◆ **Short problem**
Locate, in the data below, the line that contains "const vase = new THREE.Group();" and the line that contains "for node in"; reproduce exactly those two lines and every line between them, nothing more.
※ ※ ※
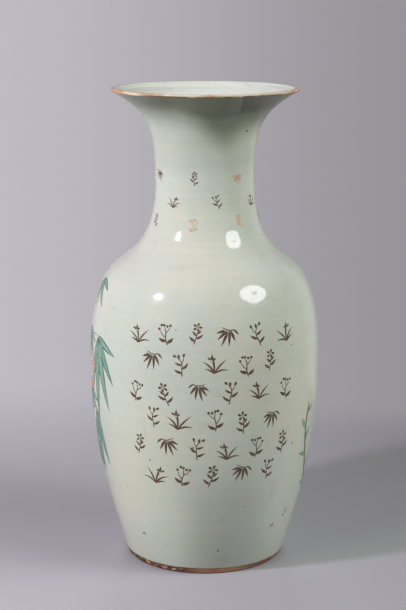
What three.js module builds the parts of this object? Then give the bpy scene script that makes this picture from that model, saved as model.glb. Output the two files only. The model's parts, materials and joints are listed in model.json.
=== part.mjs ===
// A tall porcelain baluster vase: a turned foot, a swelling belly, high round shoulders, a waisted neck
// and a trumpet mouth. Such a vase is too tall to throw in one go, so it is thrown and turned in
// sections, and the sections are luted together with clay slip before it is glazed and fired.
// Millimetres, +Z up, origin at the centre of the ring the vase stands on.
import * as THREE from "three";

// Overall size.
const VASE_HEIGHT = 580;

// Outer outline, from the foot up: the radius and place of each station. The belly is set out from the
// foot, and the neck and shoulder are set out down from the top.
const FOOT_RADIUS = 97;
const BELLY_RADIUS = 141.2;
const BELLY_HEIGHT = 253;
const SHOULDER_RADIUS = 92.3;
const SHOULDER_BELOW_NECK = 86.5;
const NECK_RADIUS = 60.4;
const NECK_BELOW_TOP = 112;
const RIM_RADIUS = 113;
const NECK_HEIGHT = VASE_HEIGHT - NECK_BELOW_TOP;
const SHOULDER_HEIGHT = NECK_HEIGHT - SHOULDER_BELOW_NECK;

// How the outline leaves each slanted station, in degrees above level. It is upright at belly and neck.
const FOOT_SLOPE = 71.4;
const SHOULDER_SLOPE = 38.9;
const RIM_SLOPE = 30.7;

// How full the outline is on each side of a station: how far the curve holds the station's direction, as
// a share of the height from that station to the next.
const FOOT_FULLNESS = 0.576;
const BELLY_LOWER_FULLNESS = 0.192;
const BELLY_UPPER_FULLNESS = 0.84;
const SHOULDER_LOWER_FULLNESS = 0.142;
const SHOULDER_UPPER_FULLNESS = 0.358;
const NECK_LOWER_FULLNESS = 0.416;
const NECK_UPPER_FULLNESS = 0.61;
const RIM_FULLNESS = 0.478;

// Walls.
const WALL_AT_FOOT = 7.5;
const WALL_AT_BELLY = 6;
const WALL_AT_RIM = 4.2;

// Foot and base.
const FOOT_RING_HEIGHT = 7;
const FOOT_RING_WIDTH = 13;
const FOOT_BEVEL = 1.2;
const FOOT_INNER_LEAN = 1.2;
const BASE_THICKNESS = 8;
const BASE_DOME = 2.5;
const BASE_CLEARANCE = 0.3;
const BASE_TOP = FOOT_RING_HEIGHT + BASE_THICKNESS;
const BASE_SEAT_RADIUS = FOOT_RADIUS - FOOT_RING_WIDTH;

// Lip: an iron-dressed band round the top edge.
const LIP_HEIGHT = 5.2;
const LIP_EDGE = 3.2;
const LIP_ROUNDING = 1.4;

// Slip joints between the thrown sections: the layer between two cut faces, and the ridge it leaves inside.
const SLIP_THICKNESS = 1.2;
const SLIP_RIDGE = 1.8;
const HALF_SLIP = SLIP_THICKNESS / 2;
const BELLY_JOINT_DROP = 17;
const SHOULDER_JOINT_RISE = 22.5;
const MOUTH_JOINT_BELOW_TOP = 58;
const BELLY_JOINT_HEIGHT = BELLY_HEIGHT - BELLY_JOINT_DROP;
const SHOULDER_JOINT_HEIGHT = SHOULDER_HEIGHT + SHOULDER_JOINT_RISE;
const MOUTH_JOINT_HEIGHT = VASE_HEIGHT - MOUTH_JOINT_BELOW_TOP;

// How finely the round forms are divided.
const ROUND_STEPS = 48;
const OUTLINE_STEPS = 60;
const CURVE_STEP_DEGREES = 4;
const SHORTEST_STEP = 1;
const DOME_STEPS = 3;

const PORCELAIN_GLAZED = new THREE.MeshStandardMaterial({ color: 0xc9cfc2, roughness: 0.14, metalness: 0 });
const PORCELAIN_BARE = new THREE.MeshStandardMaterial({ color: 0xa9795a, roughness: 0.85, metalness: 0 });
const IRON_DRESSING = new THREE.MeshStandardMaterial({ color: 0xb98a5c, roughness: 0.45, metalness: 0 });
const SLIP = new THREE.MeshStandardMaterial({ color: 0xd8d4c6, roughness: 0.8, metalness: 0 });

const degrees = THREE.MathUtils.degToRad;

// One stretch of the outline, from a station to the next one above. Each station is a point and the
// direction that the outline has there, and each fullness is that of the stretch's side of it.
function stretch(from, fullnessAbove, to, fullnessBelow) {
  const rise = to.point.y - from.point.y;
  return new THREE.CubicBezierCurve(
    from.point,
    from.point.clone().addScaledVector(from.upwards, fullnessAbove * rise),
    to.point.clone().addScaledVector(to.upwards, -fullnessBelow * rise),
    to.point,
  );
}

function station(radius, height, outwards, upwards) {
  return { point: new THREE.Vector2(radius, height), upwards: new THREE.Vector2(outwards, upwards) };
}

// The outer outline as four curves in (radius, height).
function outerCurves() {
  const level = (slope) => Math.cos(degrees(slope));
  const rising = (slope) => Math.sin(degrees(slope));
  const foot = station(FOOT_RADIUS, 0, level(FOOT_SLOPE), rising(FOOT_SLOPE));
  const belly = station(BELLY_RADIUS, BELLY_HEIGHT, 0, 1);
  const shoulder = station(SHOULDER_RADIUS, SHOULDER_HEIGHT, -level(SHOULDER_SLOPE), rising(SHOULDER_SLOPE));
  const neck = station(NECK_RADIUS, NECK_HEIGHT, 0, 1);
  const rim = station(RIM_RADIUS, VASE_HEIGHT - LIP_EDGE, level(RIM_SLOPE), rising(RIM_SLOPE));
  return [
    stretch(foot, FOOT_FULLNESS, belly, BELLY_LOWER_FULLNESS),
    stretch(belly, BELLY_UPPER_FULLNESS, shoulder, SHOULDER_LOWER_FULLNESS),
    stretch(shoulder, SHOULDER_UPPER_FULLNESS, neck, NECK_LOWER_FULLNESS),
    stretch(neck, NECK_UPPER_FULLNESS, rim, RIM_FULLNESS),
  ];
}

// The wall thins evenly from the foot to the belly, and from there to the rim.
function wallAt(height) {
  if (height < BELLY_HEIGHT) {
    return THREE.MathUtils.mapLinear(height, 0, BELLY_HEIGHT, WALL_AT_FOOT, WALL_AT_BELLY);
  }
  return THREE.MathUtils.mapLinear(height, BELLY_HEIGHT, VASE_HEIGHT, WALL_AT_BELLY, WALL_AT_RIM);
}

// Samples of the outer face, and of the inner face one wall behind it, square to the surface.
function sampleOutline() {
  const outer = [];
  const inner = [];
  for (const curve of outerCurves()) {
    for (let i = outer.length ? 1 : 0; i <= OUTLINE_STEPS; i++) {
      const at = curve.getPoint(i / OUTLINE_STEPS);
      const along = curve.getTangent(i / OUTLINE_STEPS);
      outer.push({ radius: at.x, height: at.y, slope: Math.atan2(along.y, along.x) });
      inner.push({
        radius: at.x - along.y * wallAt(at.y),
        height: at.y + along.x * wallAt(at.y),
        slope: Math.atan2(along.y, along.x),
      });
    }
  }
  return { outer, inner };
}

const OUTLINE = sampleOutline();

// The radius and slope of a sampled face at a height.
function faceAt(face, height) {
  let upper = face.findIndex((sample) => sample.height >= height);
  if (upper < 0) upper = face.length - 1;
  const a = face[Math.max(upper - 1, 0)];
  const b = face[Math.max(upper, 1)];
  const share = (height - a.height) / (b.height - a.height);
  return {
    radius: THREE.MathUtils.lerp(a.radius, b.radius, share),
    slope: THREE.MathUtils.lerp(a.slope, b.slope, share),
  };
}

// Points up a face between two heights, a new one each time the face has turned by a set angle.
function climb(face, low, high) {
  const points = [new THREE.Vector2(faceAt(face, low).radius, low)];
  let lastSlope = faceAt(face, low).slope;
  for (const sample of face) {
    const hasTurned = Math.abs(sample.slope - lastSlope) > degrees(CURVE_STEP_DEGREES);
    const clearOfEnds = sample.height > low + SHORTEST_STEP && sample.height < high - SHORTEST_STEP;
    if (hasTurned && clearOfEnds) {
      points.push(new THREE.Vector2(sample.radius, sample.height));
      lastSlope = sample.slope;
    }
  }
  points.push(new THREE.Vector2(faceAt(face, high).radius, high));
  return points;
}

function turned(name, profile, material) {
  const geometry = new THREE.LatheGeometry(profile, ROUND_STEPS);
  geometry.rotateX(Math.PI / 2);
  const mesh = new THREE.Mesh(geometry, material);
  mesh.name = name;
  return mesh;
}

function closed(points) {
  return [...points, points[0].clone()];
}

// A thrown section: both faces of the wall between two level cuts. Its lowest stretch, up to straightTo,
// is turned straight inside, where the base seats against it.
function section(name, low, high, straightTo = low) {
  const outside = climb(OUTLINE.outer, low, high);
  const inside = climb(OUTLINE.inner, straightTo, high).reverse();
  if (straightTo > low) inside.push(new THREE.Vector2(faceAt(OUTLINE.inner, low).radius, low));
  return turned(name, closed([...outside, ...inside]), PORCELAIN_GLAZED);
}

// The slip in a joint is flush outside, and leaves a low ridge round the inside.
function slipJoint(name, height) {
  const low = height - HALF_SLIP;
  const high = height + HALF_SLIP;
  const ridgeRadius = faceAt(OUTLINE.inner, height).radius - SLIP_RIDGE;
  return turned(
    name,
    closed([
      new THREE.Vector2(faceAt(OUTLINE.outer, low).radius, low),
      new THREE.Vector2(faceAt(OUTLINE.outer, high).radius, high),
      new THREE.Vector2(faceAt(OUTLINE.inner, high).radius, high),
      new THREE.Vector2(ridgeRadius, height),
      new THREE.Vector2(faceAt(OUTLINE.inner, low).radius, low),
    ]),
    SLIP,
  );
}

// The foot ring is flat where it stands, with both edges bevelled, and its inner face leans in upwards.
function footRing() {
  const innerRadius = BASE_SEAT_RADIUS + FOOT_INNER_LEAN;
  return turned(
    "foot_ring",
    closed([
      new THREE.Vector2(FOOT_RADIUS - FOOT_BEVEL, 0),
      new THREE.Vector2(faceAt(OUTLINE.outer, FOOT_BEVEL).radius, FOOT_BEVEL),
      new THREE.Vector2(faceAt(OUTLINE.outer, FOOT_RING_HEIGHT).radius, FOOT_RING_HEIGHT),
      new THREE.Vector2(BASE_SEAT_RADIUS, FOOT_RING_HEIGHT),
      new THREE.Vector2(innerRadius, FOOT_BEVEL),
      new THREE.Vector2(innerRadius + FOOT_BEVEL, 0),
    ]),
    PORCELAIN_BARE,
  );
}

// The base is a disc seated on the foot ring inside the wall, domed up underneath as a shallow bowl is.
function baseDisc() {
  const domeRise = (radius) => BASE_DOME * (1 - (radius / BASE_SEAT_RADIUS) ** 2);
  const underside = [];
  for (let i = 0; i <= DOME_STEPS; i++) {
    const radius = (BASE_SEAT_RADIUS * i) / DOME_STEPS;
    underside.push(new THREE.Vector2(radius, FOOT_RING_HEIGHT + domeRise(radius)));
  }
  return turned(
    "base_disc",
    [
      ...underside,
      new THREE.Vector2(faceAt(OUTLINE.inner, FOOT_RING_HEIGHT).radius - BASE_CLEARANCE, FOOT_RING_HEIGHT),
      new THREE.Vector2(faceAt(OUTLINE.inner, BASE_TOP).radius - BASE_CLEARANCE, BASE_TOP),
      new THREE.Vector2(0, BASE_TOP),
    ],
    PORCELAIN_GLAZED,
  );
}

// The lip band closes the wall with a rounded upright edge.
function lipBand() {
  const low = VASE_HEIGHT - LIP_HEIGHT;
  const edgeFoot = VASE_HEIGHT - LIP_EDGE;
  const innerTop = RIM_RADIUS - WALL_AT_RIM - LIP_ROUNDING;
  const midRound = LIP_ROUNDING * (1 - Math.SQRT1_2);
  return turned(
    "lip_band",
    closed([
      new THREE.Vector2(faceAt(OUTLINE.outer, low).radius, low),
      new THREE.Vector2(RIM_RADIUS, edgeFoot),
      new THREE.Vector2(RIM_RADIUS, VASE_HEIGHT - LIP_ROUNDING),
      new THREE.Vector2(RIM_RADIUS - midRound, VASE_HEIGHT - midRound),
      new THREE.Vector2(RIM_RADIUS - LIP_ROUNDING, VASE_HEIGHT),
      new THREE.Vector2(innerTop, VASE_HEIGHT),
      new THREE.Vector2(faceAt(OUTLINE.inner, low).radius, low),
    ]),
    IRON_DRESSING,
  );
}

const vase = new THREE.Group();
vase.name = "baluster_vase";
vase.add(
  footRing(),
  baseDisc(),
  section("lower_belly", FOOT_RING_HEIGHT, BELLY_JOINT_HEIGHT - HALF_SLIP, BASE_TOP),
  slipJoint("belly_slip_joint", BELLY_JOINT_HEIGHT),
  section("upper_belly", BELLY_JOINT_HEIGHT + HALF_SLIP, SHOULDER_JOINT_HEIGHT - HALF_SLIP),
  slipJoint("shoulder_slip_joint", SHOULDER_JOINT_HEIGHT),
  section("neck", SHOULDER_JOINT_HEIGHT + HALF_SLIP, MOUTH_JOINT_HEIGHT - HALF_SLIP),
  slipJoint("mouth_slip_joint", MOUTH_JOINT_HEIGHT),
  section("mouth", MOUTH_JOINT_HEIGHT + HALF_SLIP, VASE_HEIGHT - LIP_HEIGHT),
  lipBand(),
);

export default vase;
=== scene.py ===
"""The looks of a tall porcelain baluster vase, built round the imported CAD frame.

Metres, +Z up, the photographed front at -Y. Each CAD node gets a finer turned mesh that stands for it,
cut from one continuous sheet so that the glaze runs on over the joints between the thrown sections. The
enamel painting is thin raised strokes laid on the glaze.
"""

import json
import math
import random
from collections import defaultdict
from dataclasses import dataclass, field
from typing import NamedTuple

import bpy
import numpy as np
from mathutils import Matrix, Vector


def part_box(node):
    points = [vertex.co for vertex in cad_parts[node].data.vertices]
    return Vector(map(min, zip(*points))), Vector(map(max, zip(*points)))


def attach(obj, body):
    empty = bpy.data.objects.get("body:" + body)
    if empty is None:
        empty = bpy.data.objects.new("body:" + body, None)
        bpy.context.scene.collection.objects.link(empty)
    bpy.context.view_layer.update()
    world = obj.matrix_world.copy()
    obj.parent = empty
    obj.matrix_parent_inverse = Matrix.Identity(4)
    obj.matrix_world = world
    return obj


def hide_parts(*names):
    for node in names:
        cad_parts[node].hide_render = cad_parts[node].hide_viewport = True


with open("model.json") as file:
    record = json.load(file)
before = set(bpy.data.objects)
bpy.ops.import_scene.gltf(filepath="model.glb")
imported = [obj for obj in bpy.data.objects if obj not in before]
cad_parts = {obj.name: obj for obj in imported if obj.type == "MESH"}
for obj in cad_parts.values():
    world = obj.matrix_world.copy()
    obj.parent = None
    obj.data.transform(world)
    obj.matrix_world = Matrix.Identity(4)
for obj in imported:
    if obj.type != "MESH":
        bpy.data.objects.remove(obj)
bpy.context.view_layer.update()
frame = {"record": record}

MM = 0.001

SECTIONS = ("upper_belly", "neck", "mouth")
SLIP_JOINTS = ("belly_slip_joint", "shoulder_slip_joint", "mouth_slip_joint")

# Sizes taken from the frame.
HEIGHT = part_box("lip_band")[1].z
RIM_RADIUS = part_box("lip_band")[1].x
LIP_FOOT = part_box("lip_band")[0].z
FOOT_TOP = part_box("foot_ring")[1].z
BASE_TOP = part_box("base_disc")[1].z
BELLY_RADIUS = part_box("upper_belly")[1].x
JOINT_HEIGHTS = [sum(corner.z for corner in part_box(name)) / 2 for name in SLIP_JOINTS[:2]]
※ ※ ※
◆ **Reply**
const vase = new THREE.Group();
vase.name = "baluster_vase";
vase.add(
  footRing(),
  baseDisc(),
  section("lower_belly", FOOT_RING_HEIGHT, BELLY_JOINT_HEIGHT - HALF_SLIP, BASE_TOP),
  slipJoint("belly_slip_joint", BELLY_JOINT_HEIGHT),
  section("upper_belly", BELLY_JOINT_HEIGHT + HALF_SLIP, SHOULDER_JOINT_HEIGHT - HALF_SLIP),
  slipJoint("shoulder_slip_joint", SHOULDER_JOINT_HEIGHT),
  section("neck", SHOULDER_JOINT_HEIGHT + HALF_SLIP, MOUTH_JOINT_HEIGHT - HALF_SLIP),
  slipJoint("mouth_slip_joint", MOUTH_JOINT_HEIGHT),
  section("mouth", MOUTH_JOINT_HEIGHT + HALF_SLIP, VASE_HEIGHT - LIP_HEIGHT),
  lipBand(),
);

export default vase;
=== scene.py ===
"""The looks of a tall porcelain baluster vase, built round the imported CAD frame.

Metres, +Z up, the photographed front at -Y. Each CAD node gets a finer turned mesh that stands for it,
cut from one continuous sheet so that the glaze runs on over the joints between the thrown sections. The
enamel painting is thin raised strokes laid on the glaze.
"""

import json
import math
import random
from collections import defaultdict
from dataclasses import dataclass, field
from typing import NamedTuple

import bpy
import numpy as np
from mathutils import Matrix, Vector


def part_box(node):
    points = [vertex.co for vertex in cad_parts[node].data.vertices]
    return Vector(map(min, zip(*points))), Vector(map(max, zip(*points)))


def attach(obj, body):
    empty = bpy.data.objects.get("body:" + body)
    if empty is None:
        empty = bpy.data.objects.new("body:" + body, None)
        bpy.context.scene.collection.objects.link(empty)
    bpy.context.view_layer.update()
    world = obj.matrix_world.copy()
    obj.parent = empty
    obj.matrix_parent_inverse = Matrix.Identity(4)
    obj.matrix_world = world
    return obj


def hide_parts(*names):
    for node in names:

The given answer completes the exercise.